RAW RECORDS.
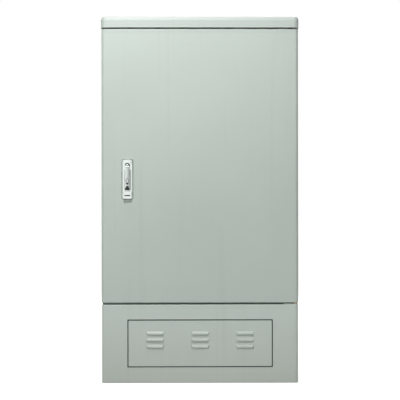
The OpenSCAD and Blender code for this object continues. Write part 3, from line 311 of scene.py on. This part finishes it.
def dulled_metal(name, fresh, dull, roughness):
    """Copper or bronze that has dulled in patches."""
    material, shader, place = new_finish(name, fresh, roughness, metallic=1.0)
    tree = material.node_tree
    patches = noise(tree, place, scale=38, detail=5, roughness=0.62)
    tree.links.new(ramp(tree, patches, (0.38, fresh), (0.66, dull)),
                   shader.inputs["Base Color"])
    tree.links.new(spread(tree, patches, roughness - 0.06, roughness + 0.22, start=0.3, end=0.8),
                   shader.inputs["Roughness"])
    lines = noise(tree, stretched(tree, place, (30, 700, 700)), scale=1.0)
    relief(tree, shader, lines, strength=0.10, depth=0.0002)
    return material


FINISHES = {
    "paint_door": powder_coat("door_paint", srgb(190, 201, 193), darker_at_ground=0.0),
    "paint_roof": powder_coat("roof_paint", srgb(189, 199, 192), darker_at_ground=0.0, gloss=0.40),
    # The plinth's paint is a paler copy of the door's: painted light that makes up for the dimmer
    # light low on the cabinet.
    "paint_plinth": powder_coat("plinth_paint", srgb(199, 209, 201), darker_at_ground=0.26),
    "paint_body": textured_coat("body_paint", srgb(191, 202, 193)),
    "paint_inner": textured_coat("inner_paint", srgb(180, 190, 182)),
    "zinc": plated_steel("zinc_plate", srgb(196, 198, 199), 0.34, spangle=0.55),
    "steel_pin": plated_steel("bright_steel", srgb(188, 189, 190), 0.26),
    "steel_gear": plated_steel("greased_steel", srgb(132, 132, 133), 0.38),
    "zinc_casting": cast_metal("zinc_casting", srgb(168, 169, 171)),
    # The faint green tint of this chrome and of the darker copy for the lever is a painted
    # reflection of the cabinet's green paint.
    "chrome_satin": chrome("satin_chrome", srgb(217, 223, 219), 0.28),
    "cover_metal": chrome("cover_chrome", srgb(188, 190, 190), 0.34),
    "rivet_dark": plated_steel("black_rivet", srgb(52, 52, 53), 0.42),
    "black_plastic": moulded_plastic("black_polyamide", srgb(24, 25, 27), 0.55),
    "grey_plastic": moulded_plastic("grey_polyamide", srgb(138, 142, 146), 0.5),
    "pocket_plastic": moulded_plastic("cream_plastic", srgb(214, 210, 196), 0.42, grain=0.1),
    "insulator_red": moulded_plastic("red_resin", srgb(128, 44, 34), 0.4, grain=0.12),
    "copper": dulled_metal("copper_bar", srgb(205, 132, 98), srgb(140, 86, 66), 0.32),
    "bronze": dulled_metal("sintered_bronze", srgb(188, 150, 84), srgb(140, 112, 66), 0.42),
    "rubber": foam_rubber("black_rubber", srgb(34, 35, 36)),
    "mesh": plated_steel("screen_zinc", srgb(120, 122, 122), 0.5, spangle=0.3),
}
# A darker copy of the satin chrome for the lever and its hub: painted shade of the lever's curved
# face and a dimmed highlight on the hub.
SHADED_CHROME_NODES = ("lever", "handle_spindle")
SHADED_CHROME = chrome("chrome_painted_shade", srgb(184, 192, 187), 0.33)


def paint_frame():
    """Gives each CAD node the finish of its slot in the record. The lever and its hub have a
    darker copy of the chrome, with painted shade for the lever's curved face and the hub."""
    for entry in frame["record"]["subparts"]:
        finish = FINISHES[entry["material_slot"]]
        if entry["node"] in SHADED_CHROME_NODES:
            finish = SHADED_CHROME
        for slot in frame["nodes"][entry["node"]].material_slots:
            slot.material = finish


def select_only(piece):
    """Nothing but this piece is selected, and it is the active one."""
    bpy.ops.object.select_all(action="DESELECT")
    piece.select_set(True)
    bpy.context.view_layer.objects.active = piece


def apply_place(piece):
    """Puts the piece's place, turn and size into its mesh."""
    select_only(piece)
    bpy.ops.object.transform_apply(location=True, rotation=True, scale=True)


def edit_edges(piece, wanted):
    """Opens the piece in edit mode with the edges selected whose two ends are wanted."""
    select_only(piece)
    bpy.ops.object.mode_set(mode="EDIT")
    bpy.ops.mesh.select_mode(type="EDGE")
    bpy.ops.mesh.select_all(action="DESELECT")
    bpy.ops.object.mode_set(mode="OBJECT")
    for edge in piece.data.edges:
        edge.select = all(wanted(piece.data.vertices[i].co) for i in edge.vertices)
    bpy.ops.object.mode_set(mode="EDIT")


def edit_top_face(piece, top):
    """Opens the piece in edit mode with the face at the height top selected."""
    select_only(piece)
    bpy.ops.object.mode_set(mode="EDIT")
    bpy.ops.mesh.select_mode(type="FACE")
    bpy.ops.mesh.select_all(action="DESELECT")
    bpy.ops.object.mode_set(mode="OBJECT")
    for face in piece.data.polygons:
        face.select = face.normal.z > 0.99 and abs(face.center.z - top) < 1e-6
    bpy.ops.object.mode_set(mode="EDIT")


def new_block(length, width, height, middle):
    """Block round the Z axis whose middle is at the given height."""
    bpy.ops.object.select_all(action="DESELECT")
    bpy.ops.mesh.primitive_cube_add(size=1, location=(0, 0, middle))
    block = bpy.context.object
    block.scale = (length, width, height)
    apply_place(block)
    return block


def round_disc(radius, height, edge, sides):
    """Disc on the ground plane whose upper rim is rounded."""
    bpy.ops.object.select_all(action="DESELECT")
    bpy.ops.mesh.primitive_cylinder_add(vertices=sides, radius=radius, depth=height,
                                        location=(0, 0, height / 2))
    piece = bpy.context.object
    apply_place(piece)
    edit_edges(piece, lambda v: v.z > height - 1e-6)
    bpy.ops.mesh.bevel(offset=edge, segments=3, affect="EDGES")
    bpy.ops.object.mode_set(mode="OBJECT")
    return piece


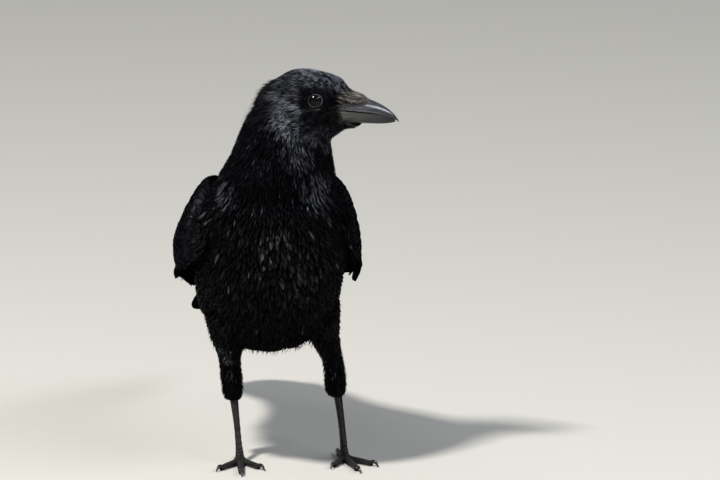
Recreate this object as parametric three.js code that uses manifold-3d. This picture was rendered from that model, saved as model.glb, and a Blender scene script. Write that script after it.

THE TASK. Read through the lines above and collect those that contain the string "Blender".

FINAL RESULT.
The OpenSCAD and Blender code for this object continues. Write part 3, from line 311 of scene.py on. This part finishes it.
Recreate this object as parametric three.js code that uses manifold-3d. This picture was rendered from that model, saved as model.glb, and a Blender scene script. Write that script after it.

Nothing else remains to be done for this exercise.